24 de Janeiro de 2012 - 00:39 p.m. - Toronto General Hospital - Old Town District - Toronto
Protegida pelos vidros grossos da sala do necrotério do Hospital Geral de Toronto, era possível que Leah observasse a neve clara caindo e cobrindo os veículos e ruas. Em intervalos de horas, era possível ver também os limpa-neves fazendo seu trabalho e mantendo o acesso ao principal hospital da cidade livre para toda e qualquer emergência.
Aquela visão fazia você lembrar de sua terra natal, quando brincava com seus irmãos na neve fofa que caía no Fountain Park, enquanto seus pais bebiam café forte com whisky para afastar o frio que se alastrava, vocês quatro corriam livres e sem medo do frio, seus corpos infantis geravam a energia e calor necessário para que apenas a adrenalina das brincadeiras fosse sentida pelos seus cérebros em desenvolvimento e adaptação. Se lembrava do dia em que Lena havia caído de cima da árvore e quebrado um dos dedos, ou o primeiro beijo de Vincent sob a neve com uma garota da escola ou do dia congelante em que Zachary havia saído de casa em direção ao exército, fato aquele que mudaria a vida dele e também a sua.

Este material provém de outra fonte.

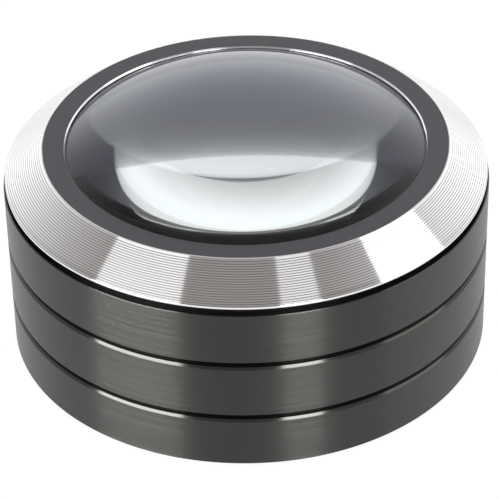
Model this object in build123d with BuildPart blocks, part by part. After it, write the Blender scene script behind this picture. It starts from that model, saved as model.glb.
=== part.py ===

Haviam tantas lembranças de uma época que não voltaria mais, mas que nunca seriam apagadas da sua memória, porque ela existiria para sempre. Assim era a vida cainita, sentir a humanidade dentro de si nos menores e mais singelos sinais da forma pura da existência.
Você fechava os olhos, tateando o vidro gelado da janela, as luzes noturnas distorcidas em meio aos flocos de neve que caíam. Quando de súbito seus pensamentos eram levados para longe, com o barulho de uma das portas duplas do necrotério se abrindo e o som familiar das rodinhas de uma maca.
Era Timothy, o auxiliar que haviam designado a você, ele tratava de buscar os cadáveres que morriam nos andares de cima e tentava algumas vezes aprender uma coisa ou outra com Leah. Embora os estudos de Leah levassem a outros objetivos, a patologia ainda era mantida no hospital, afinal o vitae não estava presente nos cadáveres, ele era transformado no interior de todo cainita após beber o sangue de suas vítimas.
O lugar era muito grande, talvez o maior necrotério que você tenha tido a oportunidade de estar. Pelos seus cálculos, cerca de oitenta cadáveres poderiam ser armazenados lá sem problemas e em superlotações, acreditava que uma média de 150 ainda poderia permanecer lá.
O turno da noite era vazio, você era a única profissional no local e agia sem supervisão, durante o dia era muito movimentado, ainda mais pelos internos da University Health Network, maior faculdade de medicina da cidade.
Sua única companhia eram aqueles cadáveres e o jovem Timothy.
Ele parava a maca no lugar de sempre, olhava pouco para você, afinal não representava nada atrativo aos olhos dele em se tratando de beleza feminina e aguardava as instruções ansioso, pois muitas vezes precisava virar ou segurar os cadáveres e isso lhe garantia alguns tímidos sorrisos e pensava que "participar" o agradava.
- Dra. Leah, boa noite. Este é Omar Haufner, motorista de caminhão, foi encontrado na beira de uma estrada. Apresenta diversas escoriações, trauma toráxico de grande proporção e um quadro hemorrágico grave.
Disse o jovem lendo o prontuário que estava pendurado na maca.